PROBLEM TO WORK ON: Spot every line with the word "slide" and return it.

RAW DATA:

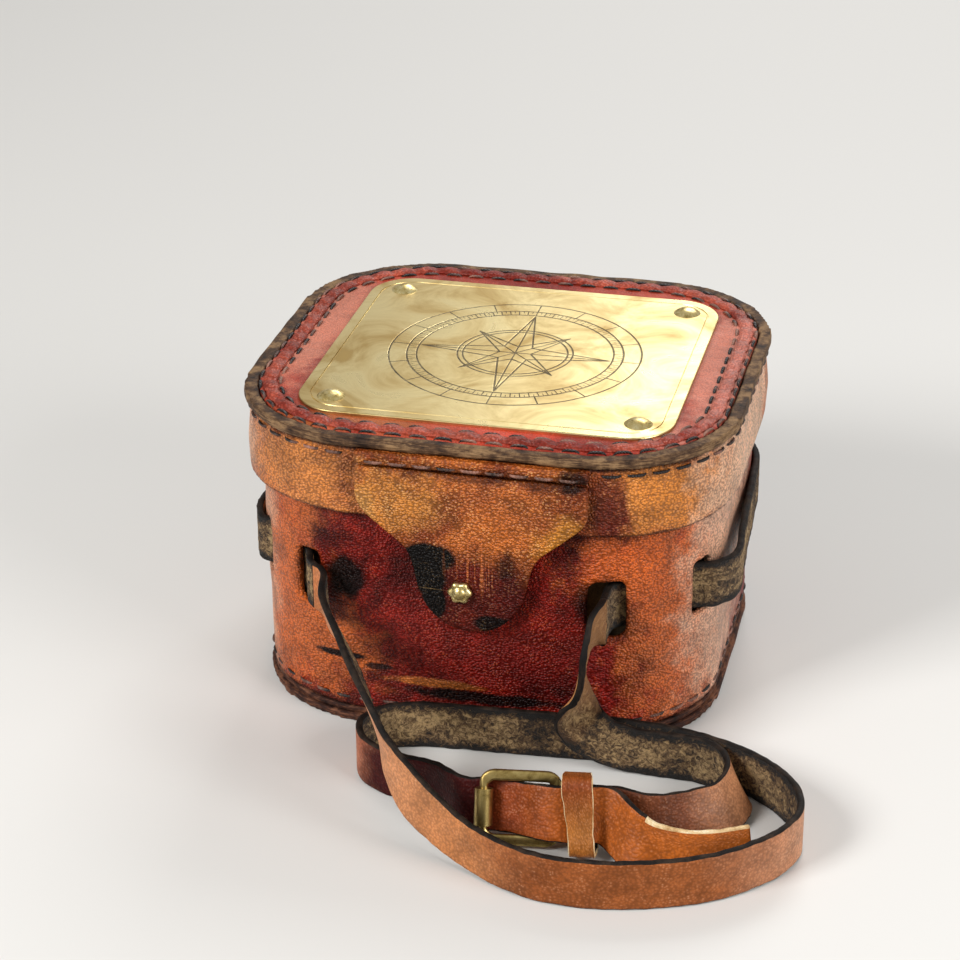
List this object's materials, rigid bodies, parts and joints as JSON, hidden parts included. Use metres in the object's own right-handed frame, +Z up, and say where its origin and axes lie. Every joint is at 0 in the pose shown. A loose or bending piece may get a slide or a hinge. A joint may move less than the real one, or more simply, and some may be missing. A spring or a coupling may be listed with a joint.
{
  "type": "sextant box",
  "caption": "Rounded leather instrument box with a hinged cap lid, brass plaque, flap closing on a brass stud and a buckled carrying strap lying in front.",
  "frame": {"origin": "middle of the base, on the surface that the box stands on", "axes": "+Z up through the lid; the closing flap and the strap's loop are on the -Y side; +X to the right"},
  "size_m": [0.1824, 0.2192, 0.098],
  "materials": {
    "case_leather": "burnished",
    "lid_leather": "waxed",
    "strap_leather": "matte",
    "liner_suede": "suede",
    "lid_board": "plain",
    "brass_polished": "polished",
    "brass_antique": "antiqued",
    "waxed_thread": "waxed"
  },
  "bodies": {
    "case": {"base_panel": "case_leather", "base_welt": "case_leather", "body_wall": "case_leather", "base_stitching": "waxed_thread", "liner_shell": "liner_suede", "base_pad": "liner_suede", "closure_stud": "brass_antique", "stud_washer": "brass_antique", "hinge_leaf_lower": "case_leather", "hinge_stitches_lower": "waxed_thread", "strap_back": "strap_leather", "strap_left_drop": "strap_leather", "strap_outer_run": "strap_leather", "strap_front_run": "strap_leather", "strap_tip": "strap_leather", "strap_right_drop": "strap_leather", "strap_chape_run": "strap_leather", "strap_chape": "strap_leather"},
    "lid": {"lid_skirt": "case_leather", "lid_welt": "case_leather", "lid_panel": "lid_leather", "lid_board": "lid_board", "lid_lining": "liner_suede", "lid_braid": "lid_leather", "lid_stitching_outer": "waxed_thread", "lid_stitching_inner": "waxed_thread", "skirt_stitching": "waxed_thread", "brass_plaque": "brass_polished", "plaque_rivets": "brass_polished", "rivet_burrs": "brass_antique", "flap_root": "case_leather", "flap_stitching": "waxed_thread", "hinge_leaf_upper": "case_leather", "hinge_stitches_upper": "waxed_thread"},
    "flap": {"closure_flap": "case_leather"},
    "buckle": {"buckle_frame": "brass_antique"},
    "roller": {"buckle_roller": "brass_antique"},
    "prong": {"buckle_prong": "brass_antique"},
    "keeper": {"keeper_loop": "strap_leather"}
  },
  "joints": [
    {"name": "lid_hinge", "type": "hinge", "parent": "case", "child": "lid", "pos_m": [0, 0.06979, 0.0706], "axis": [-1, 0, 0], "range_deg": [0, 140]},
    {"name": "flap_lift", "type": "hinge", "parent": "lid", "child": "flap", "pos_m": [0.0033, -0.06993, 0.088], "axis": [-1, 0, 0], "range_deg": [0, 150], "deforming": ["closure_flap"]},
    {"name": "buckle_swing", "type": "hinge", "parent": "case", "child": "buckle", "pos_m": [0.03877, -0.11758, 0.0109], "axis": [-0.0517, 0.3678, 0.9284], "range_deg": [0, 35]},
    {"name": "roller_spin", "type": "hinge", "parent": "buckle", "child": "roller", "pos_m": [0.01856, -0.12042, 0.0109], "axis": [-0.0517, 0.3678, 0.9284], "continuous": true},
    {"name": "prong_swing", "type": "hinge", "parent": "case", "child": "prong", "pos_m": [0.03877, -0.11758, 0.0109], "axis": [0.0517, -0.3678, -0.9284], "range_deg": [0, 30]},
    {"name": "keeper_slide", "type": "slide", "parent": "case", "child": "keeper", "axis": [0.9903, 0.1392, 0], "range_m": [0, 0.002]}
  ]
}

WRITTEN RESPONSE:
List this object's materials, rigid bodies, parts and joints as JSON, hidden parts included. Use metres in the object's own right-handed frame, +Z up, and say where its origin and axes lie. Every joint is at 0 in the pose shown. A loose or bending piece may get a slide or a hinge. A joint may move less than the real one, or more simply, and some may be missing. A spring or a coupling may be listed with a joint.
    {"name": "keeper_slide", "type": "slide", "parent": "case", "child": "keeper", "axis": [0.9903, 0.1392, 0], "range_m": [0, 0.002]}